Regardless of his motivations, Arroyo attempted to utilize Golbahar’s parking
space “as any other customer would do, with the intent” of utilizing it “in the
manner offered,” and “actually encountered access . . . that was not full and equal.”
Reycraft, 177 Cal. App. 4th at 1224.
The “bona fide intent” requirement that the district court applied, and which
the majority affirms, creates a roadblock to “tester” standing for damages claims
brought under the UCRA. California law, though, contains no prohibition on tester
litigation, and the Supreme Court of California has already declined invitations to
impose extra-statutory restrictions on UCRA standing in order to curb serial
6
litigation tactics. See Angelucci v. Century Supper Club, 158 P.3d 718, 729 (Cal.

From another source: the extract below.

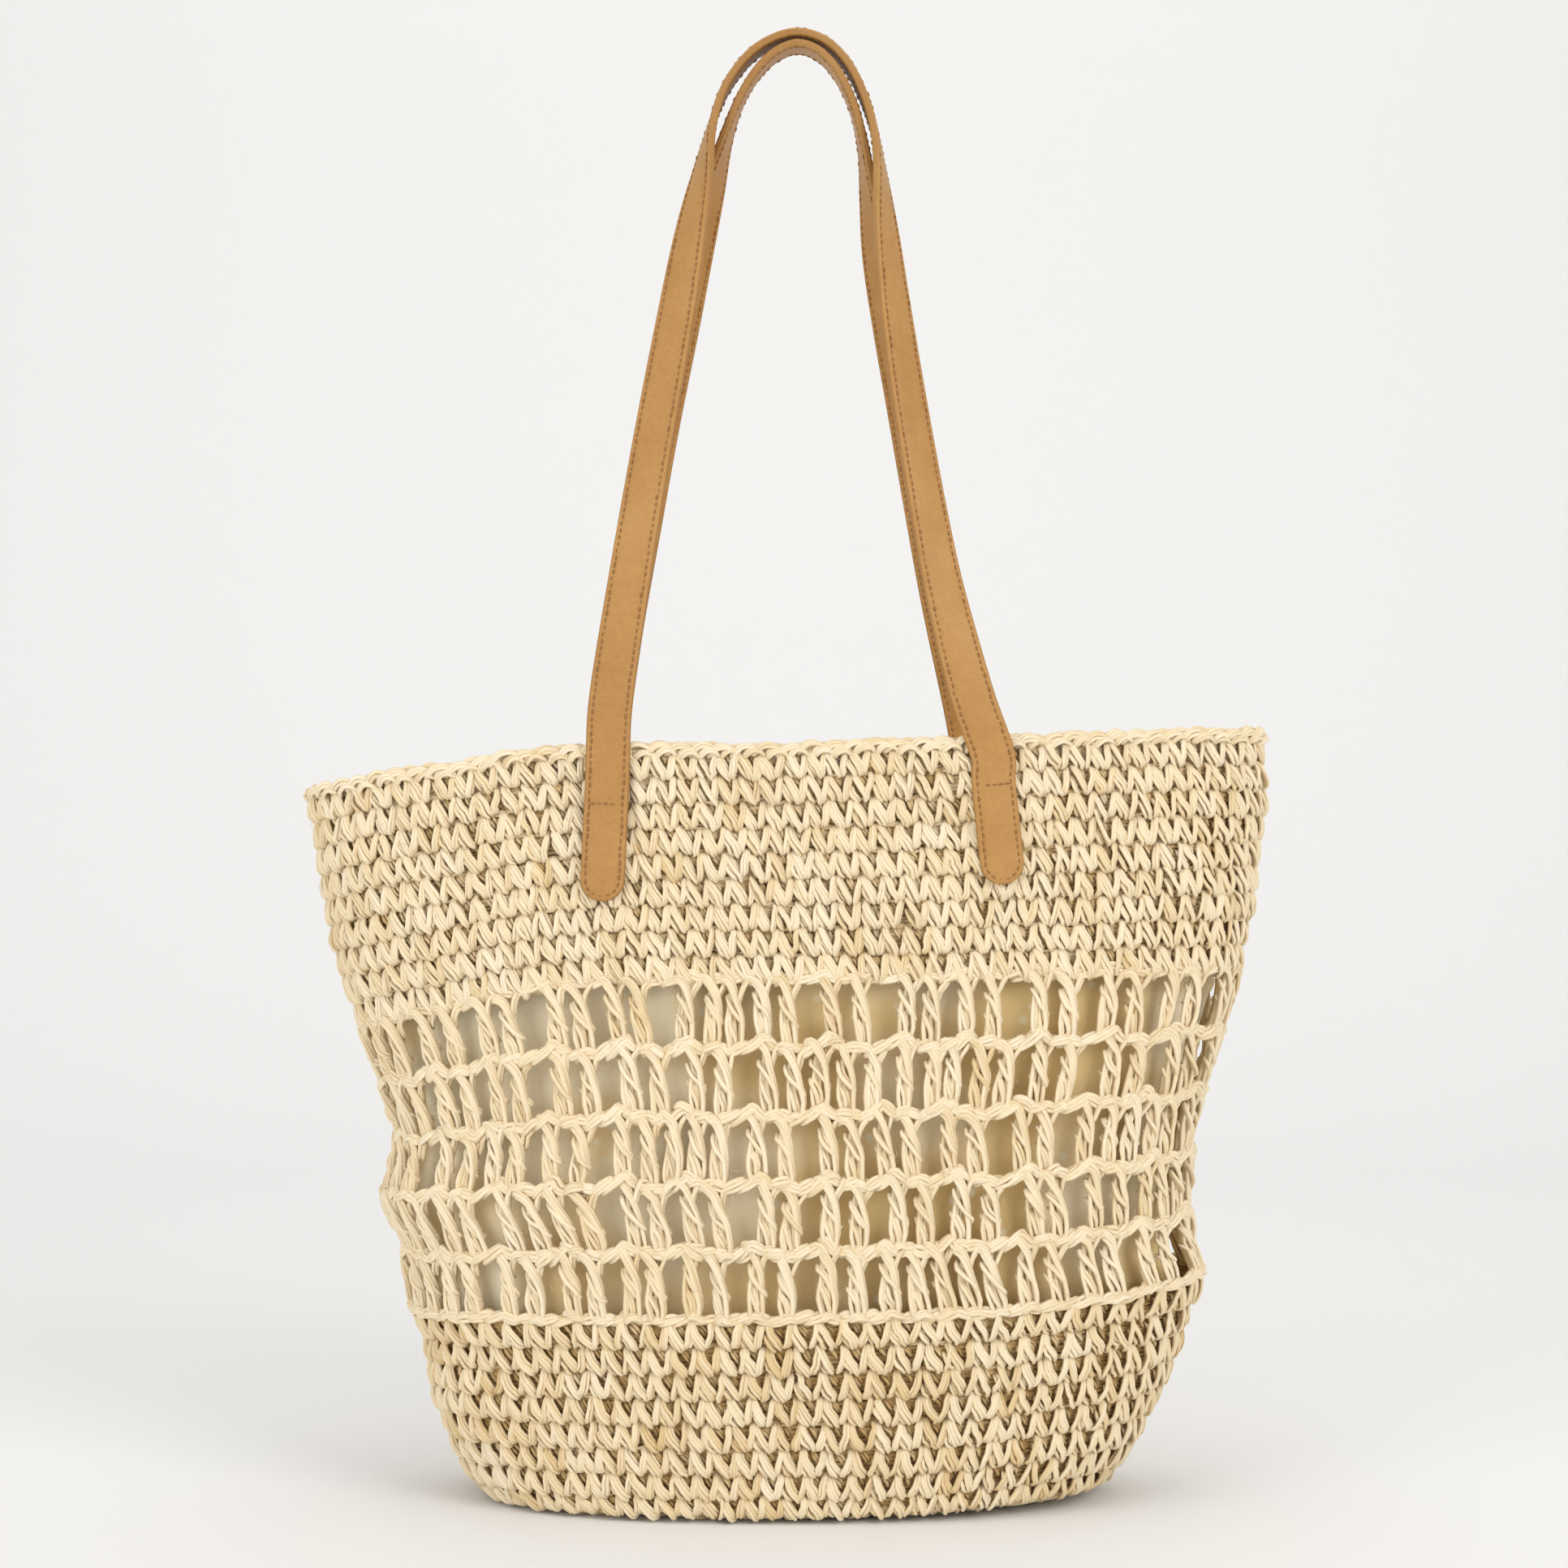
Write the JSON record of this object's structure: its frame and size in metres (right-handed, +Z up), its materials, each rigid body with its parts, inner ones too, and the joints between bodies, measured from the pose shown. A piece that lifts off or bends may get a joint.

2007) (“It is for the Legislature . . . to determine whether to alter the statutory
elements of proof to afford business establishments protection against abusive
private legal actions and settlement tactics.”); see also Munson, 208 P.3d at 633
(“[W]e are bound to interpret the Unruh Civil Rights Act in accordance with the
legislative intent as we can best discern it, regardless of any policy views we may
hold.”). Because it is undisputed that Golbahar violated the ADA, our precedent
requires judgment for Arroyo on his UCRA claim as well. Rosas, 19 F.4th at 1216.